Thursday, November 9, 2023


 IMHO: A Much Neglected Film

I don't know how I missed 2015' Victor Frankenstein. The film no doubt didn't do well at the box office, for some reason I can't understand, because far worse films have been far more successful.

But I really enjoyed this movie. It is an intelligent, well-written and well-acted, dramatic horror film -- a true actor's film, and so much more than a simple, mindless action-thriller. Daniel Radcliffe shows off the acting chops I knew he had, from both pre- and post-Harry Potter. James McAvoy is terrific, and once again, the wonderful Charles Dance shows what he can bring to the table. Jessica Brown Findlay adds heart, charm, beauty and class to this production. This film reminded me of the best of the classic Hammer films, but with a bigger budget and state-of-the art special FX, both practical and CGI. The "Creature" is different, too, and the make-up is very cool: there are actually two different creatures in the film. But this is not a horror story totally centered around the Creature, and although in the film he's called Prometheus. In Mary Shelley's novel he has no name, and the Creature tells Frankenstein, "I ought to be thy Adam but I am rather the fallen angel." Thus, I've always called him Adam and still do in the stories I write for the Heroes and Hell series. (The "modern Prometheus," the subtitle of Shelley's novel, refers not to the Creature, but to Doctor Frankenstein. In Greek mythology, Prometheus stole fire from the gods and gave it to Man, and was thus punished for his sins. The infamous doctor stole the secret of life from God and he, too, as well as his family, friends and wife, paid the price for his sins.)

So, what's new about this incarnation?
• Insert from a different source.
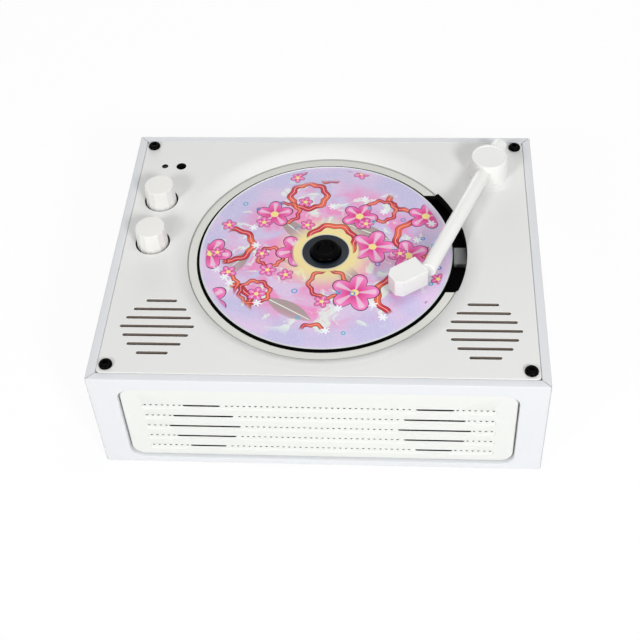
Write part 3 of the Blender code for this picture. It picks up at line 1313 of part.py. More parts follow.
def build_spindle():
    """The motor stays; the hub and the disc turn on the spindle's axis."""
    motor_top = CHASSIS_BOTTOM - GAP
    motor_bottom = motor_top - MOTOR_HEIGHT
    motor = cylinder("spindle motor", MOTOR_RADIUS, motor_bottom, motor_top, STEPS_MEDIUM, (0, SPINDLE_Y))
    spindle_low = motor_top - SPINDLE_LENGTH
    low, high = spindle_low - GAP, motor_top + OVERRUN
    cut(motor, cylinder("motor bore", SPINDLE_RADIUS + GAP, low, high, STEPS_TINY, (0, SPINDLE_Y)))
    finish(motor, "spindle_motor", "steel")

    spindle = axis("spindle_axis", (0, SPINDLE_Y, DISC_TOP))
    flange_top = -DISC_THICKNESS - GAP
    flange_bottom = flange_top - HUB_FLANGE_THICKNESS
    neck_bottom = CHASSIS_TOP + GAP - DISC_TOP
    cone = DISC_HOLE_RADIUS - GAP
    hub = turned(
        "hub",
        [(0, HUB_TOP - HUB_DISH_DEPTH), (HUB_DISH_RADIUS - HUB_DISH_DEPTH / 2, HUB_TOP - HUB_DISH_DEPTH),
         (HUB_DISH_RADIUS, HUB_TOP), (cone - HUB_CHAMFER, HUB_TOP), (cone, HUB_TOP - 2 * HUB_CHAMFER),
         (cone, flange_top), (HUB_FLANGE_RADIUS, flange_top), (HUB_FLANGE_RADIUS, flange_bottom),
         (HUB_NECK_RADIUS, flange_bottom), (HUB_NECK_RADIUS, neck_bottom), (SPINDLE_RADIUS, neck_bottom),
         (SPINDLE_RADIUS, spindle_low - DISC_TOP), (0, spindle_low - DISC_TOP)],
        STEPS_LARGE,
    )
    turns = [2 * math.pi * (i + 0.5) / CATCH_COUNT for i in range(CATCH_COUNT)]
    ring = [(CATCH_RING_RADIUS * math.cos(a), CATCH_RING_RADIUS * math.sin(a)) for a in turns]
    catches = gathered("catches", [
        sphere("catch", CATCH_RADIUS, (x, y, CATCH_RADIUS / 2), STEPS_TINY) for x, y in ring
    ])
    catches.parent = spindle
    join(hub, catches)
    finish(hub, "turntable_hub", "gloss black", spindle)

    disc = turned(
        "disc",
        [(DISC_HOLE_RADIUS, 0), (DISC_RADIUS, 0), (DISC_RADIUS, -DISC_THICKNESS),
         (DISC_HOLE_RADIUS, -DISC_THICKNESS)],
        STEPS_DISC, ring=True,
    )
    finish(disc, "compact_disc", "disc", spindle)


def build_sled():
    """The sled is drawn round its lens, which sits at x = y = 0, with z in the player's frame."""
    sled = axis("sled_axis", (LENS_START, SPINDLE_Y, 0))
    half = SLED_LENGTH / 2
    front = FRONT_ROD_Y - SLED_MARGIN - SPINDLE_Y
    back = SLED_BACK - SPINDLE_Y
    block = box("sled", (-half, front, SLED_BOTTOM), (half, back, SLED_TOP))
    tower_top = LENS_TOP - LENS_RADIUS / 2
    size = TOWER_SIZE / 2
    tower = box("lens tower", (-size, -size, SLED_TOP - OVERLAP), (size, size, tower_top))
    rack = rack_bar()
    for tool in (tower, rack):
        tool.parent = sled
    join(block, tower, rack)
    reach = half + OVERRUN
    bores = [
        rod("sled bore", ROD_RADIUS + GAP, (-reach, y, ROD_Z), (reach, y, ROD_Z), STEPS_TINY)
        for y in (FRONT_ROD_Y - SPINDLE_Y, BACK_ROD_Y - SPINDLE_Y)
    ]
    low, high = tower_top - LENS_RADIUS, tower_top + OVERRUN
    seat = cylinder("lens seat", LENS_RADIUS + GAP, low, high, STEPS_SMALL)
    tools = gathered("sled bores", bores + [seat])
    tools.parent = sled
    cut(block, tools)
    finish(block, "pickup_sled", "black plastic", sled)

    floor = tower_top - LENS_RADIUS + GAP
    dome = LENS_TOP - tower_top
    lens = turned(
        "lens",
        [(0, LENS_TOP), (LENS_RADIUS / 2, LENS_TOP - dome / 4), (LENS_RADIUS, tower_top),
         (LENS_RADIUS, floor), (0, floor)],
        STEPS_SMALL,
    )
    finish(lens, "objective_lens", "lens glass", sled)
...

It's not a retelling but a prequel to the 1931 Karloff film, and it concerns Victor Frankenstein's early experiments and years at medical school. To begin with, Radcliffe starts out as a brilliant, self-educated but nameless hunchback, a creepy circus clown who Doctor Frankenstein "fixes," because the hump is merely a massive cyst, which he drains and then helps Radcliffe to learn and be able to walk upright. He gives the former hunchback the name of Igor Straussman, his former, late assistant. All the actors in this film are a pleasure to watch -- from the irrepressible Victor Frankenstein (McAvoy) to the rapidly evolved, medical genius in his own right, Igor (Radcliffe) to the nasty, religious zealot Inspector Turpin (Andrew Scott) to the powerful presence of Baron Frankenstein (Dance.) They were all magnetic. The set design was also beautiful -- and Victorian England was displayed in everything from furnishings to fabrics to city views to laboratory equipment. Everything is in place for a great viewing. There were a few twists I did not see coming and a couple that I did. I liked the payoff in the grand finale. For me, this is a 4 out of 5-star film. Well worth the time spent viewing.